The board approved that request unanimously as well.

Though Renaud told reporters the total price would be “closer to a billion,” he did not offer a figure to the Control Board, saying, “We’ll come back to you with the final price for this.” Board members did not press him for an amount.

Renaud did say, however, that the Cubic contract would increase about $160 million. He also presented a slide showing another expense for “additional financing costs." The slide said these costs were "under negotiation" and "expected to be in the tens of millions.”

As unveiled in 2017, the revamped fare system would be the most ambitious and expensive project of its type in the U.S., modeled after Transport for London, which Cubic also runs. Cubic’s other contracts for North American transit systems include New York at $573 million, Chicago at $519 million, Philadelphia at $141 million and Vancouver at $220 million.

Officials for the T — which takes in about $700 million yearly in fare revenue — justified the higher price compared to other systems by touting the $65 million projected yearly savings, as well as the plan's potential to bring a better experience to riders.

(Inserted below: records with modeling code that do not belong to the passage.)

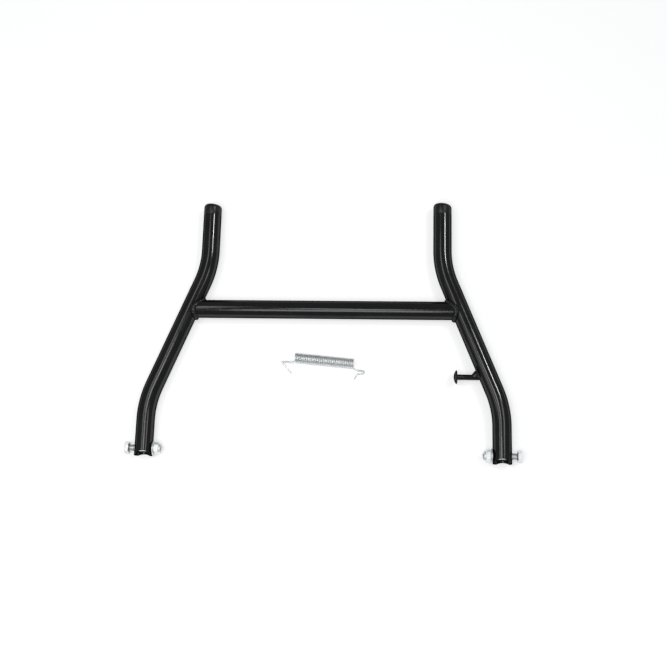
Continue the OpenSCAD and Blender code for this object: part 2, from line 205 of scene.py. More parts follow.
# %% Node groups that several finishes share
def new_group(name, inputs, outputs):
    """A node group with the sockets named, and its input and output nodes."""
    group = bpy.data.node_groups.new(name, "ShaderNodeTree")
    for socket, kind, value in inputs:
        made = group.interface.new_socket(name=socket, in_out="INPUT", socket_type=kind)
        if value is not None:
            made.default_value = value
    for socket, kind in outputs:
        group.interface.new_socket(name=socket, in_out="OUTPUT", socket_type=kind)
    return group, group.nodes.new("NodeGroupInput"), group.nodes.new("NodeGroupOutput")


def add(tree, kind, links=(), **settings):
    """Adds a node. links are (input name, output socket) pairs, and settings are its properties."""
    node = tree.nodes.new(kind)
    for name, value in settings.items():
        setattr(node, name, value)
    for name, value in links:
        if isinstance(value, bpy.types.NodeSocket):
            tree.links.new(value, node.inputs[name])
        else:
            node.inputs[name].default_value = value
    return node


uneven, gin, gout = new_group(
    "uneven surface",
    [("Wave size", "NodeSocketFloat", 100), ("Wave height", "NodeSocketFloat", 0.1),
     ("Grain size", "NodeSocketFloat", 1000), ("Grain height", "NodeSocketFloat", 0.1)],
    [("Normal", "NodeSocketVector")],
)
place = add(uneven, "ShaderNodeTexCoord")
wave = add(uneven, "ShaderNodeTexNoise",
           [("Vector", place.outputs["Object"]), ("Scale", gin.outputs["Wave size"]), ("Detail", 1)])
grain = add(uneven, "ShaderNodeTexNoise",
            [("Vector", place.outputs["Object"]), ("Scale", gin.outputs["Grain size"]), ("Detail", 2)])
wave_bump = add(uneven, "ShaderNodeBump",
                [("Height", wave.outputs["Fac"]), ("Strength", gin.outputs["Wave height"]),
                 ("Distance", 1 * MM)])
grain_bump = add(uneven, "ShaderNodeBump",
                 [("Height", grain.outputs["Fac"]), ("Strength", gin.outputs["Grain height"]),
                  ("Distance", 0.2 * MM), ("Normal", wave_bump.outputs["Normal"])])
uneven.links.new(grain_bump.outputs["Normal"], gout.inputs["Normal"])

spots, gin, gout = new_group(
    "uneven spots",
    [("Size", "NodeSocketFloat", 60), ("Amount", "NodeSocketFloat", 0.5)],
    [("Mask", "NodeSocketFloat")],
)
place = add(spots, "ShaderNodeTexCoord")
cloud = add(spots, "ShaderNodeTexNoise",
            [("Vector", place.outputs["Object"]), ("Scale", gin.outputs["Size"]),
             ("Detail", 5), ("Roughness", 0.6)])
reach = add(spots, "ShaderNodeMapRange",
            [("Value", cloud.outputs["Fac"]), ("From Min", 0.42), ("From Max", 0.68),
             ("To Max", gin.outputs["Amount"])], interpolation_type="SMOOTHSTEP")
spots.links.new(reach.outputs["Result"], gout.inputs["Mask"])
print("node groups:", [g.name for g in bpy.data.node_groups])


# %% [markdown]
# The tubes are powder coated in gloss black. Powder is sprayed dry and melts in an oven, which
# leaves a thick even skin with a slight orange peel. A coat layer over a dark base could stand for
# it, but one glossy layer with a gentle waviness gives the same sharp, slightly broken highlights.
# The reflection is weakened towards the rim of each tube, where the picture stays dark. Helpers make
# a material and give it these effects one by one, so that each finish below is a few plain lines.


# %% Helpers for finishes
def new_material(name, base, roughness, metallic=0.0):
    """A material of one Principled shader. Returns it with its node tree and that shader."""
    material = bpy.data.materials.new(name)
    material.use_nodes = True
    shader = material.node_tree.nodes["Principled BSDF"]
    shader.inputs["Base Color"].default_value = (*base, 1)
    shader.inputs["Roughness"].default_value = roughness
    shader.inputs["Metallic"].default_value = metallic
    return material, material.node_tree, shader


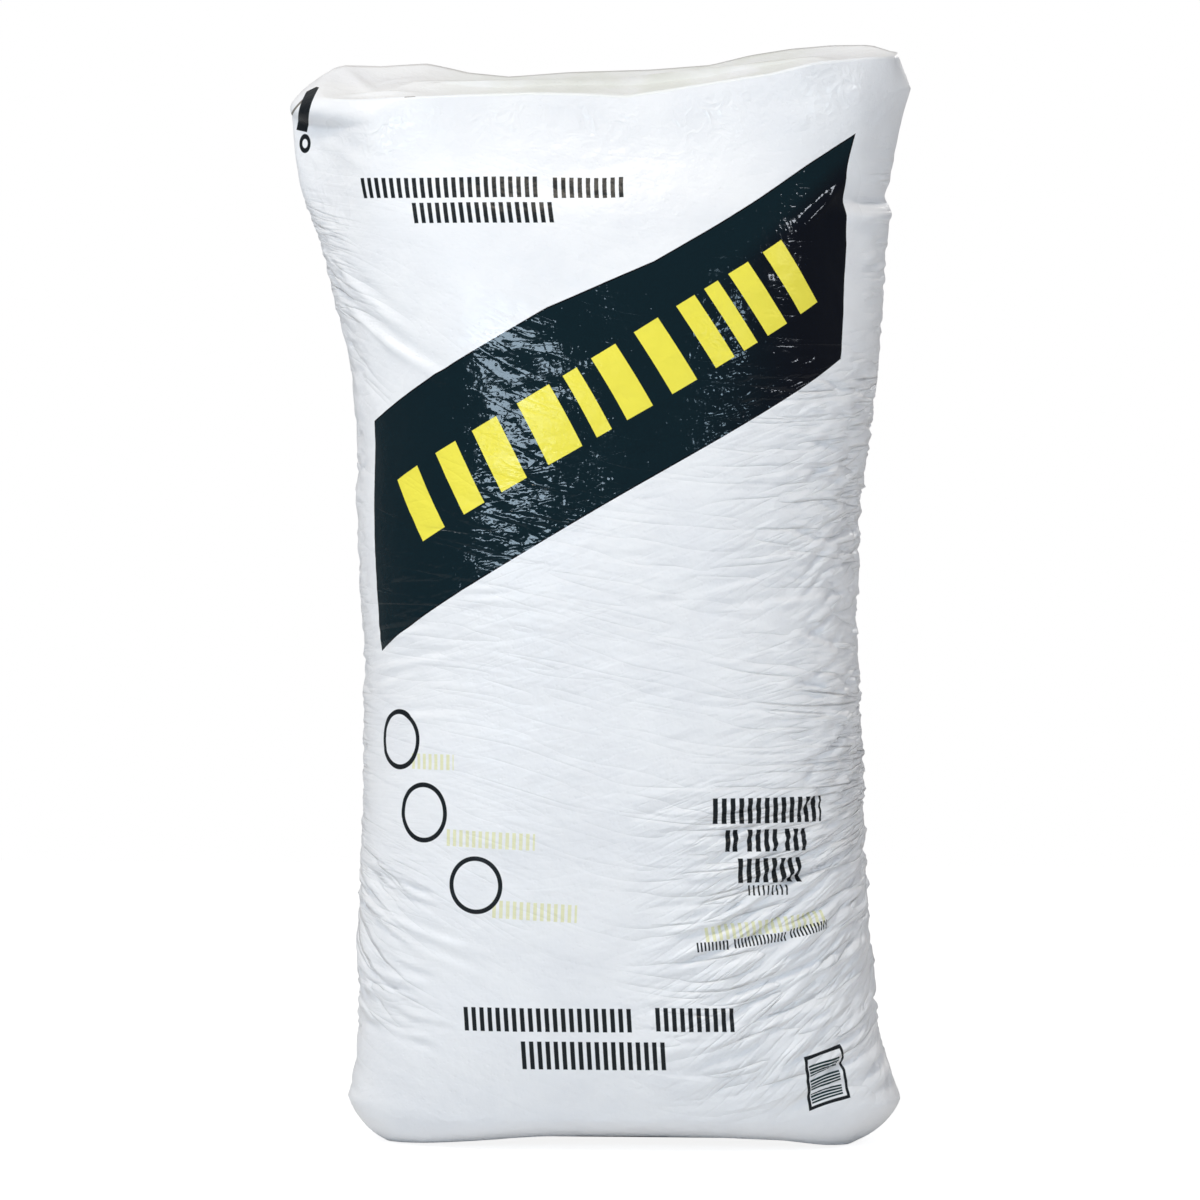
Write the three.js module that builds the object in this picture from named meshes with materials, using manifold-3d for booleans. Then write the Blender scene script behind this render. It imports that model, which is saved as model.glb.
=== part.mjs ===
// Tall film bag of loose vermiculite, filled tight and standing on its folded base.
// Millimetres, +Z up, front panel towards -Y, origin on the floor under the middle of the base.
import * as THREE from 'three';
import { LoftGeometry } from 'three/addons/geometries/LoftGeometry.js';
import { mergeVertices } from 'three/addons/utils/BufferGeometryUtils.js';
import Module from 'manifold-3d';

// Film tube: a full bag is narrower where it is deeper, because the girth stays the same.
const layFlatWidth = 635;
const bagHeight = 985; // floor to the top crease, before the crease's own rise and fall
const leanBack = 22; // how far the top lies behind the base

// Cross-sections of the wall. A higher squareness gives a flatter panel, 1 a straight slope.
// squareAcross flattens the front and back, squareDeep the two sides.
const heel = { height: 38, depth: 240, shift: 7, squareAcross: 3.0, squareDeep: 3.0 };
const lowWall = { height: 170, depth: 277, shift: 0, squareAcross: 2.8, squareDeep: 2.8 };
const belly = { height: 420, depth: 312, shift: -3, squareAcross: 2.5, squareDeep: 2.5 };
const chest = { drop: 390, depth: 308, shift: -8, squareAcross: 2.5, squareDeep: 2.4 };
const shoulder = { drop: 285, depth: 294, shift: -3, squareAcross: 2.5, squareDeep: 2.2 };
const neck = { drop: 172, depth: 262, shift: -11, squareAcross: 2.8, squareDeep: 1.7 };
const collar = { drop: 80, depth: 217, shift: -21, squareAcross: 3.2, squareDeep: 1.4 };
const ears = { drop: 30, depth: 189, shift: -16, squareAcross: 3.4, squareDeep: 1.3 };

// Folded base: a rounded heel, and a panel whose long edges arch off the floor.
const basePanel = { width: 426, depth: 165, shift: 4, squareAcross: 5, squareDeep: 3 };
const baseArch = { left: 7, middle: 30, right: 10 }; // heights of the long edges
const restPatch = { width: 396, depth: 104 }; // the flat that lies on the floor

// Folded top: the end panel inside the top crease. It slopes up to the rear.
const topPanel = { width: 521, depth: 165, shift: -3, squareAcross: 6, squareDeep: 4 };
const panelSag = 7; // the gutter between the crease and the panel's raised middle
const frontCrease = { left: -26, middle: -17, right: 16 }; // heights above bagHeight
const rearCrease = { left: 35, middle: 9, right: 36 };

// The end panel is closed by its rear flap, glued down past the middle of the panel. lift is the
// height of its edge, and sunk how far its slab reaches into the panel.
const flap = { lift: 1.6, sunk: 4, overlap: 16, rearGap: 6, endGap: 46 };

// Mouth of the valve sleeve, a slit in the slope between the left ear and the top crease
const valveMouth = { opening: 4, reach: 26, width: 70, belowCrease: 13, slope: 42 };

// Fineness of the surface
const pointsRound = 56;
const wallRings = 32;
const heelRings = 4;
const panelRings = 4;
const innermostRing = 0.94; // how far in the panel's last ring lies, 1 being the middle seam
const flapSteps = 20;
const flapColumns = 4;
const outlineSamples = 720;
const widthTolerance = 0.01;

const girth = 2 * layFlatWidth;

// Superellipse |x / halfWidth|^squareAcross + |y / halfDepth|^squareDeep = 1, from the left
// crease round by the front.
function outline(halfWidth, halfDepth, squareAcross, squareDeep) {
	return Array.from({ length: outlineSamples + 1 }, (_, i) => {
		const angle = Math.PI + (2 * Math.PI * i) / outlineSamples;
		const c = Math.cos(angle);
		const s = Math.sin(angle);
		return new THREE.Vector2(
			halfWidth * Math.sign(c) * Math.abs(c) ** (2 / squareAcross),
			halfDepth * Math.sign(s) * Math.abs(s) ** (2 / squareDeep),
		);
	});
}

function lengthsAlong(points) {
	const lengths = [0];
	for (let i = 1; i < points.length; i++) {
		lengths.push(lengths[i - 1] + points[i].distanceTo(points[i - 1]));
	}
	return lengths;
}

// Half the width that a film tube of this girth has where it is this deep, by halving.
function halfWidthFor(halfDepth, squareAcross, squareDeep) {
	let narrow = 0;
	let wide = girth / 4;
	while (wide - narrow > widthTolerance) {
		const middle = (narrow + wide) / 2;
		const round = lengthsAlong(outline(middle, halfDepth, squareAcross, squareDeep)).at(-1);
		if (round < girth) narrow = middle;
		else wide = middle;
	}
	return narrow;
}

// Points at equal steps of length round the outline, so that each follows one thread of the film.
function evenOutline(halfWidth, halfDepth, squareAcross, squareDeep) {
	const fine = outline(halfWidth, halfDepth, squareAcross, squareDeep);
	const lengths = lengthsAlong(fine);
	const even = [];
	let k = 0;
	for (let i = 0; i < pointsRound; i++) {
		const target = (lengths.at(-1) * i) / pointsRound;
		while (lengths[k + 1] <= target) k++;
		const share = (target - lengths[k]) / (lengths[k + 1] - lengths[k]);
		even.push(fine[k].clone().lerp(fine[k + 1], share));
	}
	return even;
}

// A quadratic through left, middle and right at t = -1, 0 and 1
function bow({ left, middle, right }, t) {
	return middle + (t * (right - left)) / 2 + t * t * ((left + right) / 2 - middle);
}

// How far the top crease rises above bagHeight at a point of the end panel
function creaseRise(across, deep) {
	return THREE.MathUtils.lerp(bow(frontCrease, across), bow(rearCrease, across), (1 + deep) / 2);
}

// Height of the top panel's surface at a point, with its gutter inside the crease. inward is the
// point's way in from the crease, from 0 to 1 at the middle seam.
function topPanelHeight(x, y, inward) {
	const across = (x - topPanel.shift) / (topPanel.width / 2);
	const deep = (y - leanBack) / (topPanel.depth / 2);
	return bagHeight - panelSag * Math.sin(inward * Math.PI) + creaseRise(across, deep);
}

function leanAt(height) {
	return leanBack * THREE.MathUtils.smoothstep(height, 0, bagHeight);
}

// One ring of the loft, standing lean behind the base. riseAt gives the height of a point from
// its place across and deep, both from -1 to 1.
function ring({ halfWidth, halfDepth, shift, squareAcross, squareDeep }, lean, riseAt) {
	return evenOutline(halfWidth, halfDepth, squareAcross, squareDeep).map(
		({ x, y }) => new THREE.Vector3(x + shift, y + lean, riseAt(x / halfWidth, y / halfDepth)),
	);
}

// An end panel's outline, or the same outline moved inward by that share of half its depth
function panelSection({ width, depth, shift, squareAcross, squareDeep }, inward) {
	const halfDepth = (depth / 2) * (1 - inward);
	const halfWidth = (width - depth * inward) / 2;
	return { halfWidth, halfDepth, shift, squareAcross, squareDeep };
}

// The wall's cross-section at any height, smoothly between the named ones
const stations = [heel, lowWall, belly, chest, shoulder, neck, collar, ears];
const heightOf = (station) => station.height ?? bagHeight - station.drop;
const between = new THREE.CubicInterpolant(
	stations.map(heightOf),
	stations.flatMap((s) => [s.depth, s.shift, s.squareAcross, s.squareDeep]),
	4,
	new Float64Array(4),
);

function wallSection(height) {
	const [depth, shift, squareAcross, squareDeep] = between.evaluate(height);
	const halfDepth = depth / 2;
	const halfWidth = halfWidthFor(halfDepth, squareAcross, squareDeep);
	return { halfWidth, halfDepth, shift, squareAcross, squareDeep };
}

// The section a share of the way from one to another
function blend(from, to, share) {
	const mix = (key) => THREE.MathUtils.lerp(from[key], to[key], share);
	return Object.fromEntries(Object.keys(from).map((key) => [key, mix(key)]));
}

// Base: the flat patch the bag rests on, then the panel out to its edge and the rounded heel
function baseSections() {
	const edge = panelSection(basePanel, 0);
	const patch = { ...edge, halfWidth: restPatch.width / 2, halfDepth: restPatch.depth / 2 };
	const foot = wallSection(heel.height);
	const arch = (across, deep) => bow(baseArch, across) * Math.abs(deep);
	const sections = [ring(patch, 0, () => 0)];
	for (let i = 0; i < heelRings; i++) {
		const turn = (i / heelRings) * (Math.PI / 2);
		const up = 1 - Math.cos(turn);
		const riseAt = (across, deep) => THREE.MathUtils.lerp(arch(across, deep), heel.height, up);
		sections.push(ring(blend(edge, foot, Math.sin(turn)), 0, riseAt));
	}
	return sections;
}

// Wall: from the heel up to the ears, where the rings take on the slant of the top crease
function wallSections() {
	const top = heightOf(ears);
	return Array.from({ length: wallRings + 1 }, (_, i) => {
		const height = THREE.MathUtils.lerp(heel.height, top, i / wallRings);
		const slant = THREE.MathUtils.smoothstep(height, heightOf(neck), bagHeight);
		const riseAt = (across, deep) => height + slant * creaseRise(across, deep);
		return ring(wallSection(height), leanAt(height), riseAt);
	});
}

// Top: the crease of the end panel, then the panel in to its middle seam
function topSections() {
	return Array.from({ length: panelRings + 1 }, (_, i) => {
		const inward = (innermostRing * i) / panelRings;
		const section = panelSection(topPanel, inward);
		return ring(section, leanBack, () => 0).map((p) => p.setZ(topPanelHeight(p.x, p.y, inward)));
	});
}

function filledTube() {
	const sections = [...baseSections(), ...wallSections(), ...topSections()];
	return new LoftGeometry(sections, { closed: true, capStart: true, capEnd: true });
}

// The rear flap as a low slab on the end panel. Its ends run in at 45 degrees from the corners.
function rearFlap() {
	const rear = leanBack + topPanel.depth / 2 - flap.rearGap;
	const front = leanBack - flap.overlap;
	const reach = topPanel.width / 2 - flap.endGap;
	const leastWidth = flap.rearGap;
	const surface = (x, y) => {
		const fromRear = 1 - (y - leanBack) / (topPanel.depth / 2);
		const fromEnd = (topPanel.width / 2 - Math.abs(x - topPanel.shift)) / (topPanel.depth / 2);
		return topPanelHeight(x, y, Math.min(fromRear, fromEnd, 1));
	};
	const sections = Array.from({ length: flapSteps + 1 }, (_, i) => {
		const fromMiddle = -reach * Math.cos((Math.PI * i) / flapSteps);
		const x = topPanel.shift + fromMiddle;
		const edge = Math.max(front, rear - leastWidth - (reach - Math.abs(fromMiddle)));
		const across = (share, lift) => {
			const y = THREE.MathUtils.lerp(edge, rear, share);
			return new THREE.Vector3(x, y, surface(x, y) + lift);
		};
		const shares = Array.from({ length: flapColumns + 1 }, (_, k) => k / flapColumns);
		const under = shares.map((share) => across(share, -flap.sunk));
		const over = shares.map((share) => across(1 - share, flap.lift));
		return [...under, ...over];
	});
	return new LoftGeometry(sections, { closed: true, capStart: true, capEnd: true });
}

// The slit of the valve as a wedge, its open side out through the slope above the left ear
function valveSlit() {
	const { opening, reach, width, belowCrease, slope } = valveMouth;
	const wedge = new THREE.Shape([
		new THREE.Vector2(reach, 0),
		new THREE.Vector2(-opening, opening / 2),
		new THREE.Vector2(-opening, -opening / 2),
	]);
	const slit = new THREE.ExtrudeGeometry(wedge, { depth: width, bevelEnabled: false });
	slit.translate(0, 0, -width / 2).rotateX(Math.PI / 2);
	slit.rotateY(THREE.MathUtils.degToRad(slope));
	const x = topPanel.shift - topPanel.width / 2 - belowCrease;
	return slit.translate(x, leanBack, bagHeight - belowCrease);
}

const wasm = await Module();
wasm.setup();

function toSolid(geometry) {
	const bare = new THREE.BufferGeometry();
	bare.setAttribute('position', geometry.attributes.position);
	bare.setIndex(geometry.index);
	const merged = mergeVertices(bare);
	const vertProperties = merged.attributes.position.array;
	const triVerts = Uint32Array.from(merged.index.array);
	return new wasm.Manifold(new wasm.Mesh({ numProp: 3, vertProperties, triVerts }));
}

function toGeometry(solid) {
	const { vertProperties, triVerts } = solid.getMesh();
	const geometry = new THREE.BufferGeometry();
	geometry.setAttribute('position', new THREE.BufferAttribute(vertProperties, 3));
	geometry.setIndex(new THREE.BufferAttribute(triVerts, 1));
	geometry.computeVertexNormals();
	return geometry;
}

function filledBag() {
	return toGeometry(toSolid(filledTube()).add(toSolid(rearFlap())).subtract(toSolid(valveSlit())));
}

const bagFilm = new THREE.MeshStandardMaterial({ color: 0xf0f1f4, roughness: 0.35, metalness: 0 });
const bag = new THREE.Mesh(filledBag(), bagFilm);
bag.name = 'filled_bag';

const group = new THREE.Group();
group.add(bag);

export default group;
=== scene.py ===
import math

import bpy
import numpy as np
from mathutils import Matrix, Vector


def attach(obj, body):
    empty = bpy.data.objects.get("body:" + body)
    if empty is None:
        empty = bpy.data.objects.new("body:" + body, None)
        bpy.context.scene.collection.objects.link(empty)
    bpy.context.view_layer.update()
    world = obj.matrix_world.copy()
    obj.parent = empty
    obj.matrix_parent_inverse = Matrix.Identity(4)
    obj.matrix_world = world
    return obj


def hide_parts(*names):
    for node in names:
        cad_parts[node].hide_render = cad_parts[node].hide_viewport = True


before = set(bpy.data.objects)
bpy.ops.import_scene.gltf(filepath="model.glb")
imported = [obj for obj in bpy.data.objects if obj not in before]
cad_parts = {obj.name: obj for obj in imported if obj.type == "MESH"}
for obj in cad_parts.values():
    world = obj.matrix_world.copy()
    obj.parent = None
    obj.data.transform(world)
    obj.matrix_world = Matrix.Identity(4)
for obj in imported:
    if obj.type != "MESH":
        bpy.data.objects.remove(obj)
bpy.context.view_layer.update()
print("frame loaded")

# Film tube. Columns run from the left crease round by the front, rows from the base up.
tube = {
    "girth": 1.27,
    "height": 0.973,
    "lean": 0.022,
    "frontColumns": 168,
    "rearColumns": 84,
    "wallRows": 336,
    "heelRows": 12,
    "brimRows": 9,
    "panelRows": 20,
    "baseRows": 12,
    "panelEnd": 0.94,
}
# Each row: height, depth, shift to the right, squareness across, squareness deep
stations = np.array([
    (0.046, 0.228, 0.007, 3.0, 3.0),
    (0.090, 0.262, 0.004, 2.9, 2.9),
    (0.165, 0.278, 0.000, 2.8, 2.8),
    (0.410, 0.312, -0.003, 2.5, 2.5),
    (0.583, 0.308, -0.008, 2.5, 2.4),
    (0.688, 0.294, -0.003, 2.5, 2.2),
    (0.801, 0.262, -0.011, 2.8, 1.7),
    (0.893, 0.217, -0.021, 3.2, 1.4),
    (0.943, 0.189, -0.016, 3.4, 1.3),
])
basePanel = {"width": 0.436, "depth": 0.165, "shift": 0.004, "squareAcross": 5, "squareDeep": 3}
topPanel = {"width": 0.521, "depth": 0.165, "shift": -0.003, "squareAcross": 6, "squareDeep": 4, "sag": 0.007}
# Left ear: the end of the top panel reaches further out, and the slope under it bulges
ear = {"from": 0.15, "to": 0.27, "spread": 0.011, "bulge": 0.012}
# Neck under the top panel: the outline squares up towards the panel's between these heights
neck = {"from": 0.845, "to": 0.943, "square": 0.50, "rise": 0.801}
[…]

But the $723 million Cubic deal did not include at least $50 million more in a separate contract to install the new turnstiles, fare validators and other equipment needed to make the system work. That contract, which has yet to be awarded and for which Cubic is not a bidder, was approved by the Control Board with little notice early in 2017.

The new fare system is one of three legs in a multibillion plan to totally overhaul the T following its massive breakdown in the winter of 2015. The other two components are new Orange, Red and Green Line cars, which began trickling into service earlier this year, and a new state-of-the-art signaling system for trains.

Goals of the three initiatives include the ability to carry a greater number of passengers per vehicle, faster boarding and less time spent at stops, and more efficient and timely operation of vehicles along the routes.

This story has been updated to include details about the T's Fiscal and Management Control Board meeting Monday.